Sound level per source

This file contains the sound level and the spectrum per sound source. Double left click on a .recps file open a new winodw with two tabs:

  • “Sound Level per source, SPL (dB)” tab

    It contains the sound level per source and f each frequency band, as a data table.

    • This tab is opened by default.

    • The values are represented in sound pressure levels (SPL).

    • The Global value (i.e. the sum of all frequency bands) is calculated and displayed at the bottom of each column.

    • The Total value (i.e. the sum of all time step) is calculated and displayed at the end of each row.

  • “Spectrum” tab

    It provides a graphic display of the spectrum contribution for each sound source.

Sound level (surface receiver)

A Surface sound level .csbin file contains the temporal evolution of a quantity that represents an acoustic intensity on a surface.

Depending of the calculation parameters, one can obtain, for each surface receiver, by default, on Global value (in the “Global” folder) and, in addition, the result for each frequency band in a corresponding folder.

A right click on a surface receiver file opens the contextual menu, with specific actions:

  • “Acoustic parameters”

    Allows to compute relevant room acoustics parameters on the surface.

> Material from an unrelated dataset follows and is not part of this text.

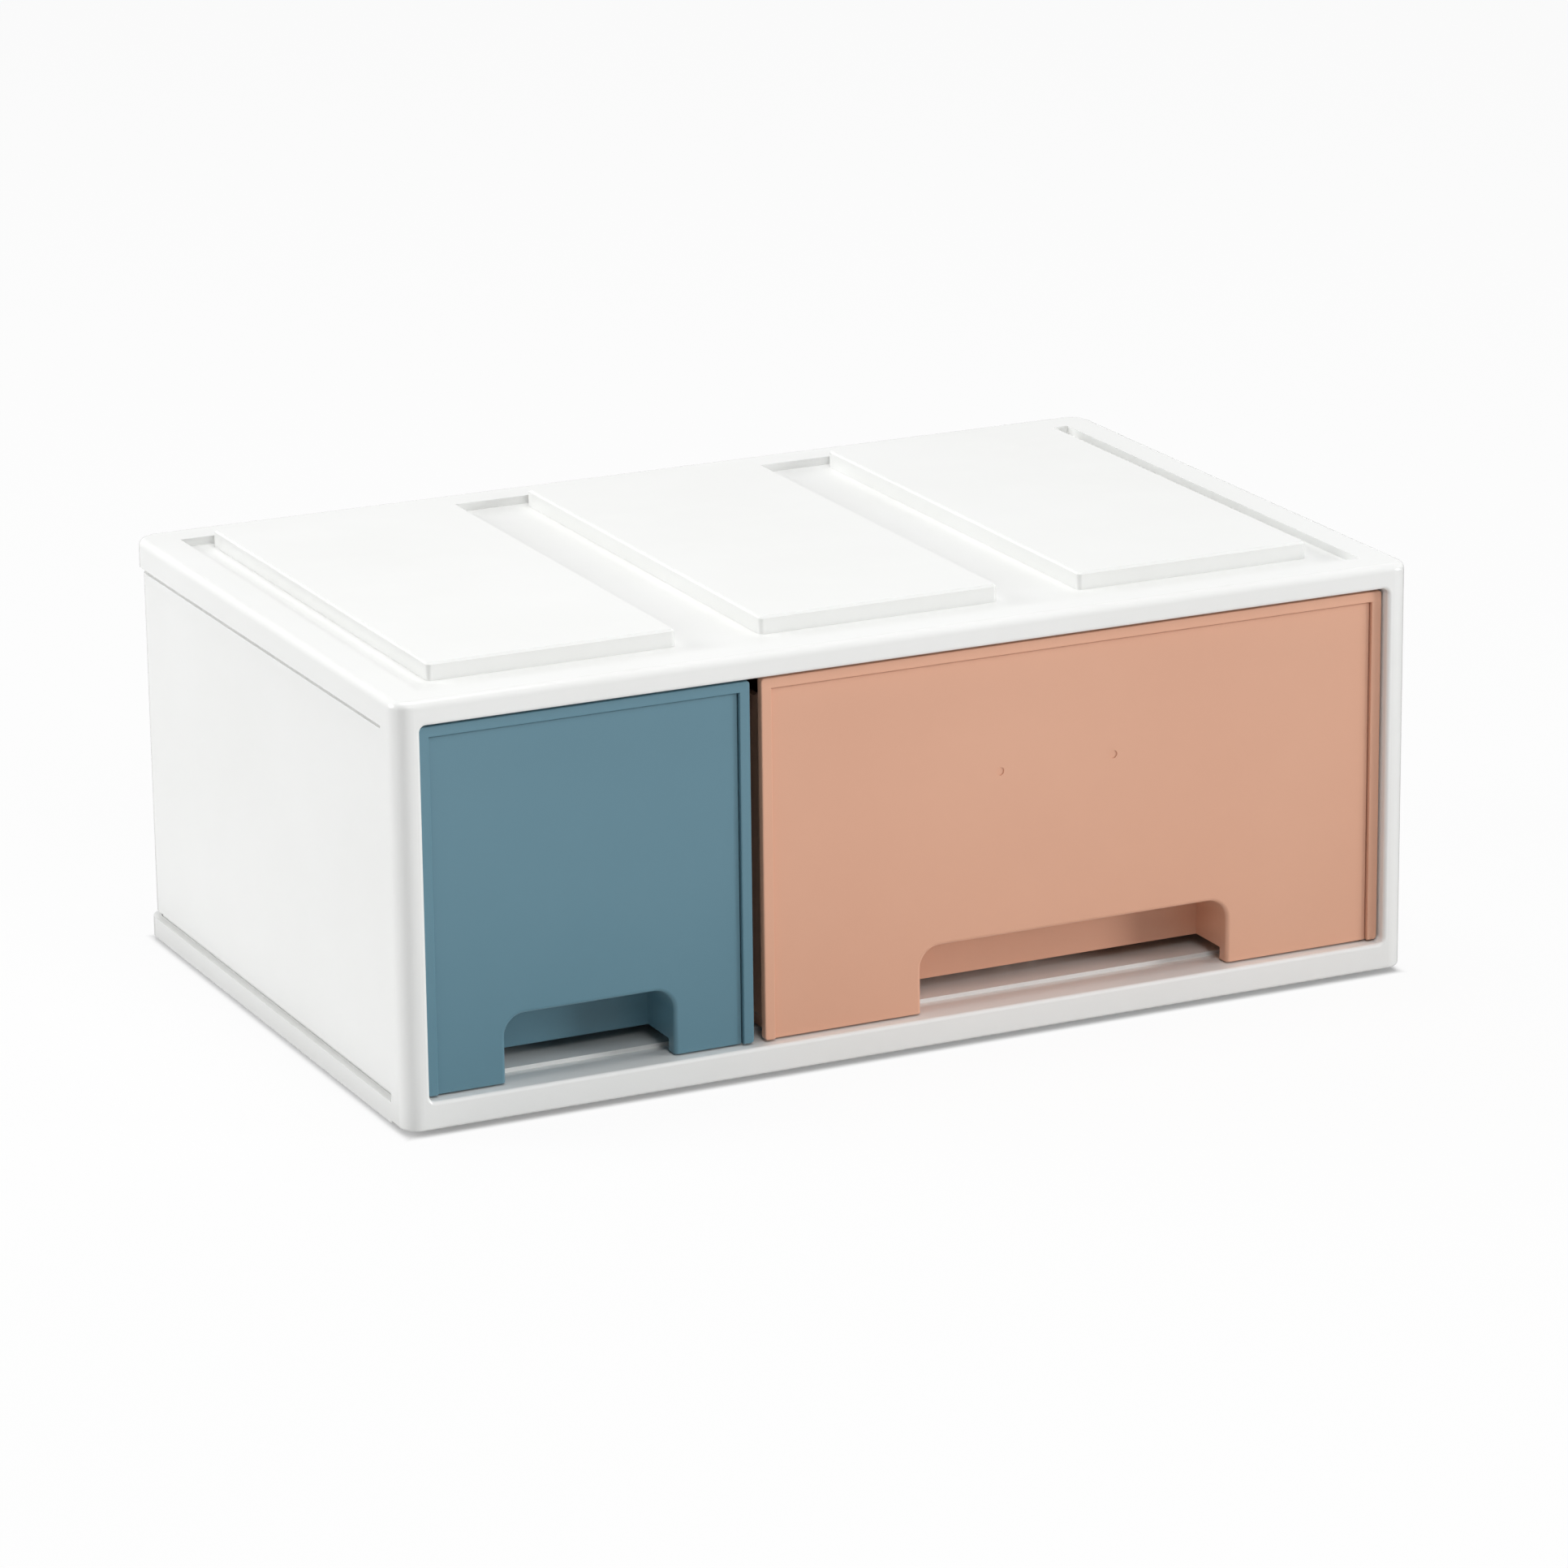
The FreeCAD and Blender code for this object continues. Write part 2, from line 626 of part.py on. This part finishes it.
def make_tray(kind):
    """A drawer's box in one moulding, its front rimmed on three sides round a sunk finger pocket."""
    body = new_body(f"{kind}_drawer_tray")
    half = f"{kind}_half"
    tray_half = f"({half} - tray_inset)"
    room_half = f"({tray_half} - tray_wall)"

    tub = level_sketch(body, f"{kind}_tub", "tray_low")
    rounded_rectangle(tub, f"-{tray_half}", tray_half, "seat_face - tray_corner_radius", "tray_back",
                      "tray_corner_radius")
    pad(body, tub, "tray_high - tray_low")
    low = value("tray_low")
    chamfer(body, "tray_floor_bevel", lambda edge: lies_at(edge, z=low))
    room = level_sketch(body, f"{kind}_tub_room", "tray_low + tray_floor")
    rounded_rectangle(room, f"-{room_half}", room_half, "front_inner - tray_corner_radius",
                      "tray_back - tray_wall", "tray_corner_radius - tray_wall")
    pocket(body, room, "tray_high - tray_low - tray_floor + overrun")
    spare = level_sketch(body, f"{kind}_tub_spare", "tray_low - overrun")
    rectangle(spare, f"-{half}", half, "seat_face - tray_corner_radius - overrun", "front_inner")
    pocket(body, spare, "tray_high - tray_low + 2 * overrun")

    front = upright_sketch(body, f"{kind}_front_block", "front_inner")
    rounded_rectangle(front, f"-{tray_half}", tray_half, "front_low", "front_high", "front_corner_radius")
    pad(body, front, "front_inner - drawer_front")
    lip = upright_sketch(body, f"{kind}_front_lip", "drawer_front + lip_thickness")
    rounded_rectangle(lip, f"-{half}", half, "front_low", "front_high", "front_corner_radius")
    pad(body, lip, "lip_thickness")
    shoulder = {"y": value("front_inner"), "z": value("tray_high")}
    fillet(body, "tray_sweep_radius", lambda edge: runs_along(edge, "x") and lies_at(edge, **shoulder))
    hump = level_sketch(body, f"{kind}_pocket_hump", "tray_low")
    hump_half = f"({kind}_pocket_width / 2 + tray_wall)"
    rectangle(hump, f"-{hump_half}", hump_half, "front_inner - root", "pocket_back + tray_wall")
    pad(body, hump, "pocket_high + tray_wall - tray_low")

    seat = upright_sketch(body, f"{kind}_plate_seat", "seat_face")
    rectangle(seat, f"rim_width - {half}", f"{half} - rim_width",
              "front_low - overrun", "front_high - rim_width")
    pocket(body, seat, "seat_face - drawer_front + overrun")
    fingers = upright_sketch(body, f"{kind}_finger_pocket", "pocket_back")
    finger_outline(fingers, kind)
    pocket(body, fingers, "pocket_depth + overrun")
    front_face = value("drawer_front")
    fillet(body, "rim_edge_radius", lambda edge: lies_at(edge, y=front_face))

    skids = level_sketch(body, f"{kind}_skids", "cabinet_floor + running_clearance")
    for side in ("left", "right"):
        skid = stretch(side, f"{half} - skid_outer", f"{half} - skid_inner")
        rectangle(skids, *skid, "front_inner - root", "tray_back - tray_corner_radius")
    pad(body, skids, "ride_height - running_clearance + tray_floor / 2")

    tab = upright_sketch(body, f"{kind}_stop_tab", "tray_back")
    for module in modules_of(kind):
        centre = f"module_pitch * {module - (MODULES - 1) / 2} - {kind}_centre"
        rectangle(tab, f"{centre} - stop_tab_width / 2", f"{centre} + stop_tab_width / 2",
                  "tray_high - tray_wall", "tab_high")
    pad(body, tab, "stop_tab_thickness")

    slots = upright_sketch(body, f"{kind}_clip_slots", "seat_face")
    for x, z in clip_places(kind):
        rectangle(slots, f"{x} - clip_width / 2 - fit_clearance", f"{x} + clip_width / 2 + fit_clearance",
                  f"{z} - fit_clearance", f"{z} + clip_thickness + clip_hook + fit_clearance")
    pocket(body, slots, "front_wall + overrun", backwards=True)
    place_drawer(body, kind)
    return body


def make_front_plate(kind):
    """The coloured face: a plate sunk into the drawer's rim and clipped through its front wall."""
    body = new_body(f"{kind}_drawer_front")
    half = f"{kind}_half"
    plate = upright_sketch(body, f"{kind}_plate", "seat_face")
    rectangle(plate, f"plate_margin - {half}", f"{half} - plate_margin",
              "front_low", "front_high - plate_margin")
    pad(body, plate, "plate_thickness")
    notch = upright_sketch(body, f"{kind}_finger_notch", "seat_face + overrun")
    finger_outline(notch, kind)
    pocket(body, notch, "plate_thickness + 2 * overrun")
    face = value("drawer_front + plate_recess")
    pocket_half = value(f"{kind}_pocket_width / 2")
    corner = {"x": (-pocket_half, pocket_half), "z": (value("front_low"), value("pocket_high"))}
    fillet(body, "notch_edge_radius", lambda edge: lies_at(edge, y=face) and within(edge, **corner))

    clips = upright_sketch(body, f"{kind}_clips", "seat_face")
    for x, z in clip_places(kind):
        rectangle(clips, f"{x} - clip_width / 2", f"{x} + clip_width / 2", z, f"{z} + clip_thickness")
    pad(body, clips, "front_wall + fit_clearance + clip_hook_length", backwards=True)
    hooks = upright_sketch(body, f"{kind}_clip_hooks", "front_inner + fit_clearance")
    for x, z in clip_places(kind):
        rectangle(hooks, f"{x} - clip_width / 2", f"{x} + clip_width / 2",
                  f"{z} + clip_thickness - root", f"{z} + clip_thickness + clip_hook")
    pad(body, hooks, "clip_hook_length", backwards=True)

    if kind == "large":
        marks = upright_sketch(body, "moulding_marks", "drawer_front + plate_recess + mark_depth")
        for x in ("-mark_spacing / 2 - mark_offset", "mark_spacing / 2 - mark_offset"):
            circle(marks, x, "front_high - mark_drop", "mark_radius")
        pocket(body, marks, "mark_depth + overrun")
    place_drawer(body, kind)
    return body


def place_drawer(body, kind):
    """Drawer pieces are drawn about the drawer's own middle and stand at its place in the box."""
    body.setExpression("Placement.Base.x", bound(f"{kind}_centre"))


def check_document(bodies):
    for thing in doc.Objects:
        faults = [state for state in thing.State if state in ("Invalid", "Error")]
        if faults:
            raise RuntimeError(f"{thing.Name} is {faults}")
    for body in bodies:
        if body.Shape.isNull() or not body.Shape.isValid() or len(body.Shape.Solids) != 1:
            raise RuntimeError(f"{body.Label} is not one valid solid")


def main():
    fill_sheet()
    bodies = [make_front_frame(), make_top_panel(), make_bottom_panel()]
    bodies += [make_side_panel("left"), make_side_panel("right"), make_back_panel()]
    for kind in ("small", "large"):
        bodies += [make_tray(kind), make_front_plate(kind)]
    doc.recompute()
    check_document(bodies)
    os.makedirs("parts", exist_ok=True)
    for body in bodies:
        body.Shape.exportStep(f"parts/{body.Label}.step")
        print(body.Label, round(body.Shape.Volume), body.Shape.BoundBox)
    print("travel", value("tray_back - stop_tab_thickness - pad_front - panel_wall - stop_gap"))


main()
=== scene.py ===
import bpy
from mathutils import Matrix, Vector

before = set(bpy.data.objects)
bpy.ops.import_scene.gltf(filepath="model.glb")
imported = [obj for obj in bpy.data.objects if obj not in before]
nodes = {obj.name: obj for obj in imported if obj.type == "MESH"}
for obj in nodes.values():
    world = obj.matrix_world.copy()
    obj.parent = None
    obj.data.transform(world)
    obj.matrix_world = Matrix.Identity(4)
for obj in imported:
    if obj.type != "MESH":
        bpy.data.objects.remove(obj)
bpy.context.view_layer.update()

scene = bpy.context.scene

# The photograph's view, as fitted to the box's corners: millimetres for the lens, metres for the place.
LENS = 154.0324
SENSOR_WIDTH = 36
VIEW_RIGHT = (0.901627, -0.432376, -0.010916)
VIEW_UP = (0.135497, 0.258402, 0.956488)
VIEW_FORWARD = (0.410742, 0.863874, -0.291568)
VIEW_PLACE = (-0.66826, -1.41527, 0.52055)
CLIP_NEAR = 0.05
CLIP_FAR = 50

# Name, place, point aimed at, diameter and power of each disk lamp, in metres and watts.
LAMPS = (
    ("overhead", (0, 0.05, 1.7), (0, 0, 0.05), 1.1, 15.5),
    ("key", (-1.5, 0.8, 0.65), (0, 0, 0.05), 1.0, 18.5),
    ("front", (-0.1, -0.7, 0.62), (0, -0.08, 0.09), 0.4, 2),
    ("fill", (2.2, -1.6, 0.45), (0, -0.08, 0.08), 0.8, 32),
)
WORLD_GLOW = 0.15

# The floor is a grey that the lamps light, under a white of its own that rays to the camera see.
FLOOR_SIZE = 30
FLOOR_GREY = 0.75
FLOOR_WHITE_SHARE = 0.93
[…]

Depending of the selection, it creates additional files within the corresponding folder.

    • Clarity C (in dB)

    • Definition D (in %)

    • Central Time Ts (in ms)

    • Reverberation time RT (in s)

    • Early decay time EDT (in s)

    • Stage Support ST (in dB)

  • “Load animation”

    It allows to represent the spatial variation of the indicators that is selected. If the indicators contains some time dependent value, it can displayed an animation. On can interact on the animation with the “Simulation” toolbar.

    • “Instantaneous value”

      Show the value of the given indicator at each time step.

    • “Cumulative instantaneous value”

      Show the value of the given indicator at each time step, by cumulating all past steps.

    • “Total value”

      Show the total value of the given indicator. No animation.